__WORK TO DO__.
Count the lines below that contain the word "JSON", and reply with only that number.

__ROWS__.
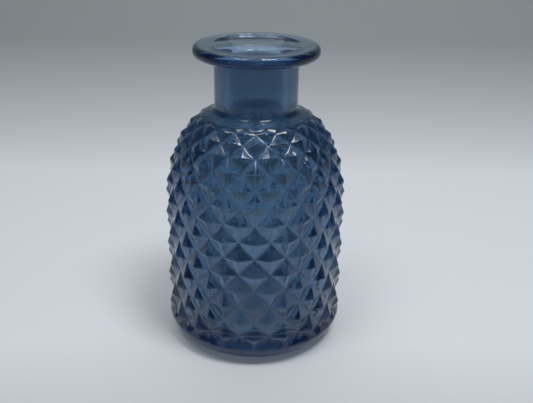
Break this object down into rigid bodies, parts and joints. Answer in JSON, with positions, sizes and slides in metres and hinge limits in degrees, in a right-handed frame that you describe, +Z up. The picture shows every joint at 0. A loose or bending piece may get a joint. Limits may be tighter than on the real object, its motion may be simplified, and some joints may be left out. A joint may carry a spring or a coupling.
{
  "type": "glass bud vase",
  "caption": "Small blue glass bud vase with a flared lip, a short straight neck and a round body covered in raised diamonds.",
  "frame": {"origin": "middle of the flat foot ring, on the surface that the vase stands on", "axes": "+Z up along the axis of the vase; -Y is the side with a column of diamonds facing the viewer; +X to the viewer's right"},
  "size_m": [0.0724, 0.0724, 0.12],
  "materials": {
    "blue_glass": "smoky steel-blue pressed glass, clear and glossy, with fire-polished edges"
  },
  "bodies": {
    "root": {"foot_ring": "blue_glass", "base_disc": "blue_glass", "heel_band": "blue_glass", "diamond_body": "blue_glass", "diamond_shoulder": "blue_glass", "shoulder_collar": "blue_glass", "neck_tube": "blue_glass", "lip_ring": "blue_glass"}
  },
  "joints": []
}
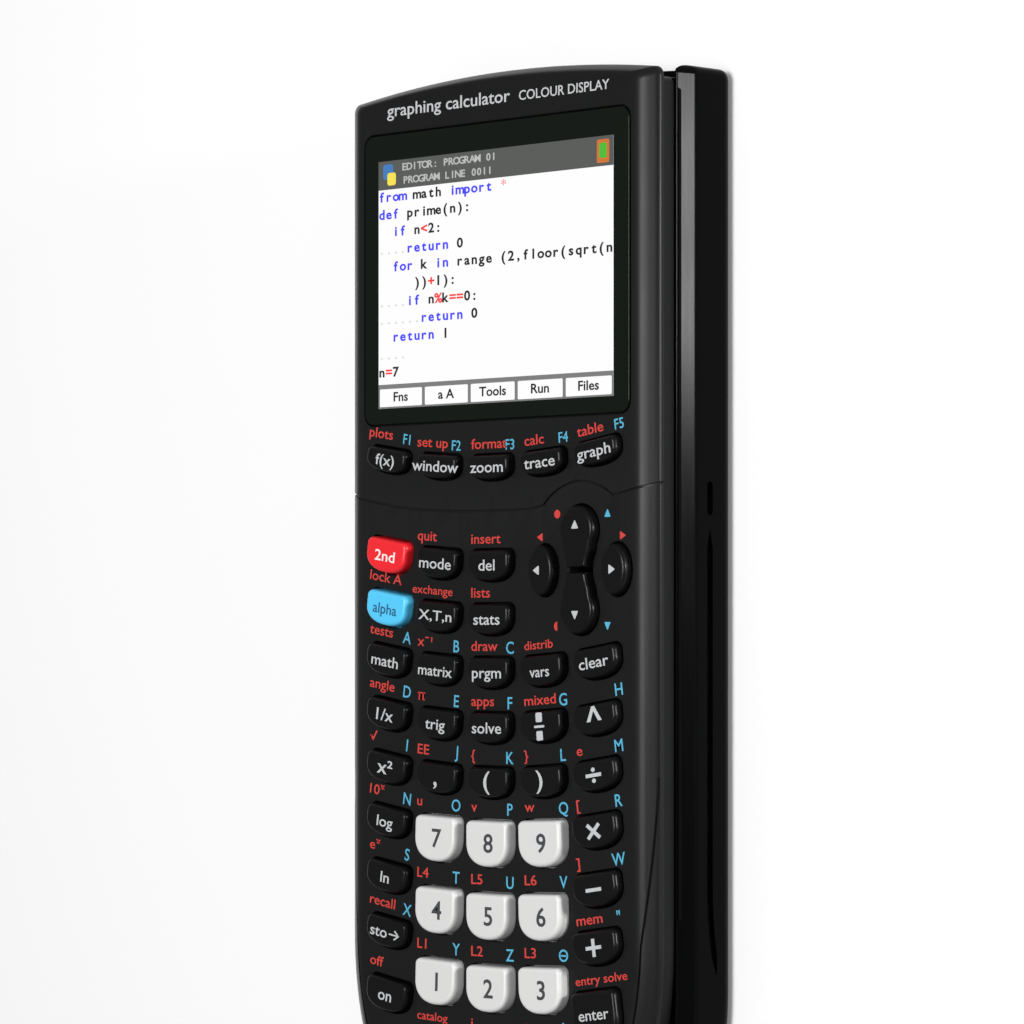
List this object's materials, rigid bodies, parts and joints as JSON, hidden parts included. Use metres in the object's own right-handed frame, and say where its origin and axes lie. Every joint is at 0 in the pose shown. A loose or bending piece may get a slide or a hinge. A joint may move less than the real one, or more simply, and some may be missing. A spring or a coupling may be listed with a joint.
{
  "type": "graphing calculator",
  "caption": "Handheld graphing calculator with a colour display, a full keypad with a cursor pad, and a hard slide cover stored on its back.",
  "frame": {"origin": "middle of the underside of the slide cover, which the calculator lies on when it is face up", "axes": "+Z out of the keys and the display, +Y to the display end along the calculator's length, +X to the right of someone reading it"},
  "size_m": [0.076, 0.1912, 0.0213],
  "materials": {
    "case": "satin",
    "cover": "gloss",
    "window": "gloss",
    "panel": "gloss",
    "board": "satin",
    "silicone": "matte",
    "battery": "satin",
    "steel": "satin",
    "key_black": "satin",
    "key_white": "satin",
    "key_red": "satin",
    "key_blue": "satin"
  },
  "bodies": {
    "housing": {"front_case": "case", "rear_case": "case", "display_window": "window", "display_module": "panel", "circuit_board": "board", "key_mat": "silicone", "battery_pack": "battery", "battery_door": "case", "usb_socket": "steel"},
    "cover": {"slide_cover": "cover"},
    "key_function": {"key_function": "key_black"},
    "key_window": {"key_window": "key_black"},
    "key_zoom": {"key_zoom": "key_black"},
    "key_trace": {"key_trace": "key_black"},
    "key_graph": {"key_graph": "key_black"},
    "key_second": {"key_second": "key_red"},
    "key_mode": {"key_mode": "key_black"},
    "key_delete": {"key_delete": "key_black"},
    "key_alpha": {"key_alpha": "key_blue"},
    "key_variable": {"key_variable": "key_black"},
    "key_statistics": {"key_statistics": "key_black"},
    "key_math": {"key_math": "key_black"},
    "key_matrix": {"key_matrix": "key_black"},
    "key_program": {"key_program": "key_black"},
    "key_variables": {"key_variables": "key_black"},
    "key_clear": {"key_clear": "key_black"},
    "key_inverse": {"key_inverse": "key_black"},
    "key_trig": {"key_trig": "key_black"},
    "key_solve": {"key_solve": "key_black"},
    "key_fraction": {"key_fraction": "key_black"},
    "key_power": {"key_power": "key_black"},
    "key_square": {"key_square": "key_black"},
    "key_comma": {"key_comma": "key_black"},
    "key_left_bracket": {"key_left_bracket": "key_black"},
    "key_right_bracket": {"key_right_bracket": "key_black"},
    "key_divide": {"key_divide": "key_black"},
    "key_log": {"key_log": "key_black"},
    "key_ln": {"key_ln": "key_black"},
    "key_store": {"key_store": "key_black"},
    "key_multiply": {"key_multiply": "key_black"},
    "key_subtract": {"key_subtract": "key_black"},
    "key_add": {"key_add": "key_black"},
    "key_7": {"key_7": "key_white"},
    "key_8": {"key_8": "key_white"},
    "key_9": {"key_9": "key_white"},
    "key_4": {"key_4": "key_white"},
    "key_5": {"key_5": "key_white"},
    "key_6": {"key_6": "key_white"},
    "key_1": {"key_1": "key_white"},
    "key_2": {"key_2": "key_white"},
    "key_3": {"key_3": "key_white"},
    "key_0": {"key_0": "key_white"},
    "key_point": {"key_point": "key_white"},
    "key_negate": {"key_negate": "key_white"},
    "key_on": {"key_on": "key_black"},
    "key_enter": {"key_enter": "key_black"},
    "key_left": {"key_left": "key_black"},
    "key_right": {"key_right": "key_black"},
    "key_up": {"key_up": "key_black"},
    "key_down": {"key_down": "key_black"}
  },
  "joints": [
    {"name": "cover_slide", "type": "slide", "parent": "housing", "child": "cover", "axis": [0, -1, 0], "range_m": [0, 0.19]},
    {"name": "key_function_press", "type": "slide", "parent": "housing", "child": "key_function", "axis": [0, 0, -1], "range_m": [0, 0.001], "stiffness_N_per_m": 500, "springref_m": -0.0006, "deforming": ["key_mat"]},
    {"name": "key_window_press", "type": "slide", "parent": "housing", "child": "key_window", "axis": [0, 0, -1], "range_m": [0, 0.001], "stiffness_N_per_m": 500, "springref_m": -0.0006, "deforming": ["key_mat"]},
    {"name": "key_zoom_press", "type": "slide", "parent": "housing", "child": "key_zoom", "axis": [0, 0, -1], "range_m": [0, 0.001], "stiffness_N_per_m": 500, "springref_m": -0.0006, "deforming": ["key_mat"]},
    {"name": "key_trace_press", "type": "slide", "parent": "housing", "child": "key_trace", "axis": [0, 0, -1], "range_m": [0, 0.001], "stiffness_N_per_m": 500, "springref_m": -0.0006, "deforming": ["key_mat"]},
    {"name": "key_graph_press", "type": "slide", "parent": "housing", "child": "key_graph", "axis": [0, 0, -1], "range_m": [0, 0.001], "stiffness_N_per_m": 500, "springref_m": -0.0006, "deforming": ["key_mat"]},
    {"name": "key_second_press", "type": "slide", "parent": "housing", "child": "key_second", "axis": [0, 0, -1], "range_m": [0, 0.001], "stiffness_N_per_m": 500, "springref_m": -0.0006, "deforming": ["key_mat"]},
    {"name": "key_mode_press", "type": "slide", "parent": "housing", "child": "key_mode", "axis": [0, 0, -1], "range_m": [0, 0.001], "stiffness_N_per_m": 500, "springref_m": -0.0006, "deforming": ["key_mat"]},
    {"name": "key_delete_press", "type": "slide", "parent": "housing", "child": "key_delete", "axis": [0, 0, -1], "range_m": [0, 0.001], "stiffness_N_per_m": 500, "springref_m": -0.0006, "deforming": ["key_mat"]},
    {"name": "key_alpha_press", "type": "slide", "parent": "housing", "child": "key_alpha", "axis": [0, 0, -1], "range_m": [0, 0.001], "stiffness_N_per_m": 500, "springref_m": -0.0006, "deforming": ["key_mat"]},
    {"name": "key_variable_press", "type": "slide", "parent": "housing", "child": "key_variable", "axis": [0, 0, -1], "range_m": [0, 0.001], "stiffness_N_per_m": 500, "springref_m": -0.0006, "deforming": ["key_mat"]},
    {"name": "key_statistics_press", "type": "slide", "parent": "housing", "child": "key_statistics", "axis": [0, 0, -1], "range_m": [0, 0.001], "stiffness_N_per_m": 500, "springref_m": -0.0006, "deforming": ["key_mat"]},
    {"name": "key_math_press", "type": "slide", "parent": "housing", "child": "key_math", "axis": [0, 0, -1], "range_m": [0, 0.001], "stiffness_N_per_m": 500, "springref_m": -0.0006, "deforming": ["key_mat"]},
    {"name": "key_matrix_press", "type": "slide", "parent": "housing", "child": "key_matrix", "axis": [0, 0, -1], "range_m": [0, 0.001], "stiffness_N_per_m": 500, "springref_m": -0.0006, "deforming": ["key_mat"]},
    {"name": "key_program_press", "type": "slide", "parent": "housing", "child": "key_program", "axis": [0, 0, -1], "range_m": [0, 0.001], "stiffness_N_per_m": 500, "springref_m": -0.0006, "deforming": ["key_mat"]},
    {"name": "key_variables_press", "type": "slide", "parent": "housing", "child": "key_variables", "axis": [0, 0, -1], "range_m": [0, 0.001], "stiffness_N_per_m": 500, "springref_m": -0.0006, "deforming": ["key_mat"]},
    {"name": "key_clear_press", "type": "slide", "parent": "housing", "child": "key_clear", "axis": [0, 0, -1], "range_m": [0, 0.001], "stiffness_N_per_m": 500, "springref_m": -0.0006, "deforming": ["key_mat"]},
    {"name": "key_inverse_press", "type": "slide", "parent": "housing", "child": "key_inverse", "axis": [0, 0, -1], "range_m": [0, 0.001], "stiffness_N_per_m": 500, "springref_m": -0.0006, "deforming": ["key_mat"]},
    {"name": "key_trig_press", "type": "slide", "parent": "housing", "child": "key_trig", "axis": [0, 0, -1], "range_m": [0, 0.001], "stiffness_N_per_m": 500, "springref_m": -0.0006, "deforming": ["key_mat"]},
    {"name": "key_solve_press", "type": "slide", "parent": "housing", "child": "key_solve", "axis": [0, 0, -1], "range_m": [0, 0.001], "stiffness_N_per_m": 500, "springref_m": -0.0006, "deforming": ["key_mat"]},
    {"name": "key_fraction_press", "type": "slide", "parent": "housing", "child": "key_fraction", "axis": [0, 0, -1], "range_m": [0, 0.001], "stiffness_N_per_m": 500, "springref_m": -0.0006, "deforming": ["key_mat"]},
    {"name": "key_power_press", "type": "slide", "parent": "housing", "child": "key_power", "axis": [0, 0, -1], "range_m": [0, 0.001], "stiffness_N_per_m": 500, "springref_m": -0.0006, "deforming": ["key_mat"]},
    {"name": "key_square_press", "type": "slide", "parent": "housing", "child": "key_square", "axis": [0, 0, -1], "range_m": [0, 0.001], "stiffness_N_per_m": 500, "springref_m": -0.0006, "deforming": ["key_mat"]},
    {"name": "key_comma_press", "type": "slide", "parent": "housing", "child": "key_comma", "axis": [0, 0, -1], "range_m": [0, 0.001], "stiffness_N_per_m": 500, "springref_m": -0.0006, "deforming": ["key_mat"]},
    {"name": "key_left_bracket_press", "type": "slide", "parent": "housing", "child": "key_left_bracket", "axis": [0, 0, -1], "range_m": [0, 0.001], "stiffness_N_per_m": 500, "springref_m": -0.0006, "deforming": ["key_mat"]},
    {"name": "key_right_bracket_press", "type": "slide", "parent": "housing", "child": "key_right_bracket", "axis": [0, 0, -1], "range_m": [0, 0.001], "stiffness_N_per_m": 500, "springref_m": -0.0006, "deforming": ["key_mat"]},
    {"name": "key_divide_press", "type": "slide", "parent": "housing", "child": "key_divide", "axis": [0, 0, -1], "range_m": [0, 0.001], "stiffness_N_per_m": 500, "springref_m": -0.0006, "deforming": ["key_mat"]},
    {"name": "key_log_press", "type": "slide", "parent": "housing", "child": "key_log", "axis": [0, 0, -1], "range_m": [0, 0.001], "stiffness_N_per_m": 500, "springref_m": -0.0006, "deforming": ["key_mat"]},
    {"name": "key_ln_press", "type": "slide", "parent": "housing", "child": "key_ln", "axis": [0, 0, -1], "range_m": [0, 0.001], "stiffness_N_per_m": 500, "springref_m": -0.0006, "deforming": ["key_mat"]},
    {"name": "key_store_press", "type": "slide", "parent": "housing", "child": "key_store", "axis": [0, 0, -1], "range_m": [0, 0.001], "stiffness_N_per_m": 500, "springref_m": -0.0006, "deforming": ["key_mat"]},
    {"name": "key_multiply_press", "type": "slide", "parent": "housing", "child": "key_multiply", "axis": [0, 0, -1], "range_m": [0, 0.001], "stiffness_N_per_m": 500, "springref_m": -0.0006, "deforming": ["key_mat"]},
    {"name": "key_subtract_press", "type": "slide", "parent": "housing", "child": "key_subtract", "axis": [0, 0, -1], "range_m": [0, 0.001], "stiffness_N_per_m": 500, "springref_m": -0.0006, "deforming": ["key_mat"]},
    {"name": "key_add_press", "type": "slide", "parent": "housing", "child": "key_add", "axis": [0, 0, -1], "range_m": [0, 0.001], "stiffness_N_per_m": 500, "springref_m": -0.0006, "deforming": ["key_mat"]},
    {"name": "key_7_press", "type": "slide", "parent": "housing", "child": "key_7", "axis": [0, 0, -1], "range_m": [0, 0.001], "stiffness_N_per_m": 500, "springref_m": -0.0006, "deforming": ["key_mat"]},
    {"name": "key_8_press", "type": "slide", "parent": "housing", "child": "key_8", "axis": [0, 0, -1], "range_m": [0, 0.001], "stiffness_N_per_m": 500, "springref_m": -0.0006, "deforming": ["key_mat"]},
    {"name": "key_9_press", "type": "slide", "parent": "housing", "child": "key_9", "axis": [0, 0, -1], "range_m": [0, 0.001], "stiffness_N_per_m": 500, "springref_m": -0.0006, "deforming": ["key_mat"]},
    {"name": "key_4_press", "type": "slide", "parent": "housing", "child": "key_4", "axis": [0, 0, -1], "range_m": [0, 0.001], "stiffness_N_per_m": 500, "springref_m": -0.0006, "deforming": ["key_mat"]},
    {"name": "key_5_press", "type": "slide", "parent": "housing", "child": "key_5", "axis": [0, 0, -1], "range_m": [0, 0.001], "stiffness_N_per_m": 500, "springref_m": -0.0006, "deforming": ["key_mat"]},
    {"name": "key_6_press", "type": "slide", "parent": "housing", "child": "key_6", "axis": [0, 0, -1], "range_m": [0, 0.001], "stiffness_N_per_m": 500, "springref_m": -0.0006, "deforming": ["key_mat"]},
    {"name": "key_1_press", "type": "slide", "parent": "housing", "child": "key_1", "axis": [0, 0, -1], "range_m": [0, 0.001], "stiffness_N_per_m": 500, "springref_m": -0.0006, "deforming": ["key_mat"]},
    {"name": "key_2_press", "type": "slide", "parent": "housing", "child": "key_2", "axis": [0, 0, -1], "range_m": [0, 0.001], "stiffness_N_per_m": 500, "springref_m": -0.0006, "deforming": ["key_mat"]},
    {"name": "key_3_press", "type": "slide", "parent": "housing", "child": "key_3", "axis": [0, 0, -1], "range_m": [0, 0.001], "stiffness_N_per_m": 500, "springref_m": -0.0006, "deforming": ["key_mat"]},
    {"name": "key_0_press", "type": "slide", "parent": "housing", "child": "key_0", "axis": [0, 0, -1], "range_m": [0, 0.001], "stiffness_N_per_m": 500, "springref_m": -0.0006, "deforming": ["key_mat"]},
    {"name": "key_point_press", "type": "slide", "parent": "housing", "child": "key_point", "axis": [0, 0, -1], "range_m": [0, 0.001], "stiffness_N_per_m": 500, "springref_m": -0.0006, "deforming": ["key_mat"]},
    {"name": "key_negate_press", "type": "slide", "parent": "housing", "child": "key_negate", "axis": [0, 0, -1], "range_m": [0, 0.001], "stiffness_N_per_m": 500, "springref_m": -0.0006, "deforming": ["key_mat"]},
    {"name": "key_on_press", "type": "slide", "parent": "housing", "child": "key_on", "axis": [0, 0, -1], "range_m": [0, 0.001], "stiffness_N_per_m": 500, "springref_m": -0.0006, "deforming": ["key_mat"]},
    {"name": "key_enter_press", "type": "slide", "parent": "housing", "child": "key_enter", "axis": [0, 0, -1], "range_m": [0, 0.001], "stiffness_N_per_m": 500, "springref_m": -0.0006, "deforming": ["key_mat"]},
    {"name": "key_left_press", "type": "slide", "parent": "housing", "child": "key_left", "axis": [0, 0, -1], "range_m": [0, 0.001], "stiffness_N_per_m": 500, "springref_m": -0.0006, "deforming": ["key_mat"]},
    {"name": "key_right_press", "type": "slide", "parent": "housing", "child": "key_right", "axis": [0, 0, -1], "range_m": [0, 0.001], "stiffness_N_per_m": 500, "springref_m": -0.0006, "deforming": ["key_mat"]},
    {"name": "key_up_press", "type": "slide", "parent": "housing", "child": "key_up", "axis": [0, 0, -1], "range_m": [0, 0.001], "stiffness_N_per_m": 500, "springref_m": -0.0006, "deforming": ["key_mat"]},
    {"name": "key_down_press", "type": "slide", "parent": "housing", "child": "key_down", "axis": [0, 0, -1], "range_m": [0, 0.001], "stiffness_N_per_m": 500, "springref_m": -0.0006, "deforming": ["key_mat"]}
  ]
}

__RESPONSE BELOW__.
2